Stop training your clients. Seriously, stop training them. I want you to start educating your clients. What’s the difference between training clients and educating them? Well, in my opinion, it’s the difference between bad fitness professionals and good ones. Curious? Confused? Agitated maybe? Allow me to explain…

Training clients entails little more than programming and coaching. These two tasks are obviously crucial undertakings when it comes to working with clients. However, focusing on these two things alone undermines the potential utility of a coach or trainer. Most fitness professionals can use their knowledge and experience to provide much more value to their customers beyond simply supplying them with programs and leading them through their sessions.

New clients are often new to strength training. If they aren't new to strength training, they are usually unfamiliar with "correct" strength training. Either way, introducing these people to the skills, habits, and knowledge they need in order to be successful as efficiently and effectively as possible is paramount. Furthermore, presenting this information in an organized, sequential manner with a policy of repetition and the goal of mastery will enable clients to enjoy a lifetime of lifting success.

Conversely, the typically unmethodical approach of training clients and imparting information on the fly leaves too much room for omissions. In addition, it is difficult to analyze and modify an educational process that has never been thoroughly contemplated and outlined. Lastly, it becomes increasingly difficult to manage a nonexistent or loosely theorized training process as new clients arrive and sessions become more crowded and hectic.

Sure, many of these clients may be enjoying decent results thanks to this training, but they remain overwhelmingly dependent on their coach or trainer. While this sounds like a good money-making strategy for fitness professionals, it is actually a detrimental business practice. If every client in a gym during a given period of time needs to have his hand held throughout his entire session, that gym’s capacity is limited by the number of people the staff can successfully and simultaneously attend to.

Conversely, when clients are systematically educated rather than simply trained, they eventually become largely self-reliant. When clients have the ability to essentially train themselves, coaches are freed to educate new clients. For example, instead of guiding a group of six people through an entire semi-private training session, a coach can oversee six experienced clients and begin breaking in four more. This strategy allows the fitness professional to help as many people as possible, and it also enables him to maximize the amount of money he makes during each time slot. However, the effectiveness of this advantageous strategy hinges on the quality of the coach or trainer’s systematic client education plan.

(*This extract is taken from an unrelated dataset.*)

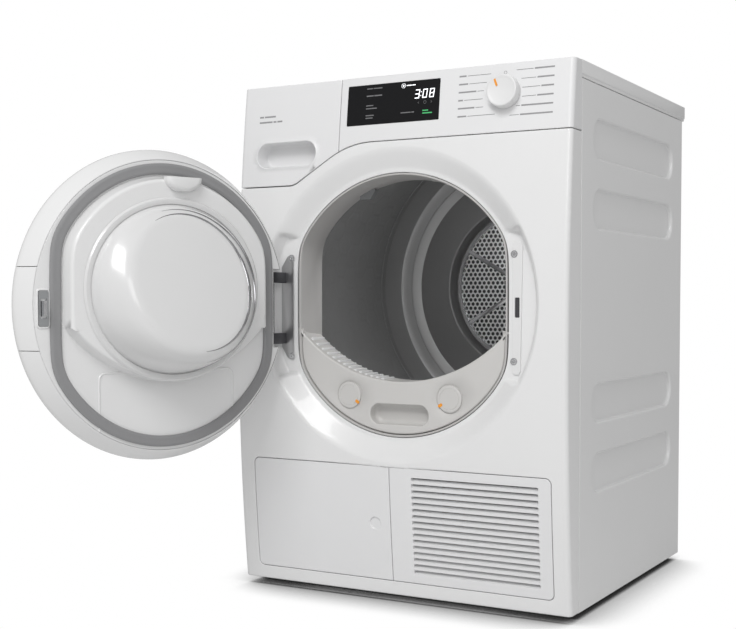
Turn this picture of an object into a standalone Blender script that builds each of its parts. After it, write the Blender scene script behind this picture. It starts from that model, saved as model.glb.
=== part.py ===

Every fitness professional’s education system will be different because the training practices he trusts in, the clients he normally encounters, and the space and equipment he has available will impact his views. That said, most systems are going to share a few important themes:

1. Identify your basics:

The process of outlining a lifting education system can be very enlightening, as it forces fitness professionals to identify what they believe are the keys to success in the practice of strength and conditioning. These keys will vary from one coach or trainer to another, and yes, some answers are better than others. Regardless, pinpointing the crucial aspects of your education process and making an effort to highlight these particulars in the gym will make your teaching more focused.

2. Stagger important points:

If you overwhelm clients with too much knowledge too soon, they will have a difficult time retaining important information. It is better to stagger your main points and present them in manageable chunks, as this allows people to successfully assimilate the skills, habits, and knowledge necessary for continued growth. Fitness professionals must isolate the most important bits of information they wish to impart upon their clients and sequence these details in appropriate intervals.

3. Repeat, repeat, and repeat:

Regardless of the various means and methods different coaches regularly employ, every lifting education system must embrace a policy of repetition. If you have ever trained anyone, you know that people can forget exercises and other information from one session to the next. Introducing anything only once is usually ineffective and neglecting to habitually reiterate important concepts guarantees you will be forced to do so later on. Become a proactive repeater rather than a reactive one, and you will be able to prevent problems before they appear.

4. Write it out and check it off:

Every coach should carry a clipboard (or for the ahead of the curve, tech-savvy fitness professionals, a tablet computer). On that clipboard, there should be papers that have each client’s program and papers that have a checklist of the coach’s teaching points. Good coaches realize that rather than relying solely on their memories, they should utilize tools that guarantee that they don't neglect any steps of their purposefully designed education system.

Educating is similar to training, but it is more organized and there is a clearer intent. Formulating an effective lifting education plan ensures that your clients will lift the way you want them to lift, act the way you want them to act, and think the way you want them to think. If your system does not produce the results you desire, you can modify it because it is a tangible entity rather than an indiscriminate affair.

Go forth and contemplate and then educate!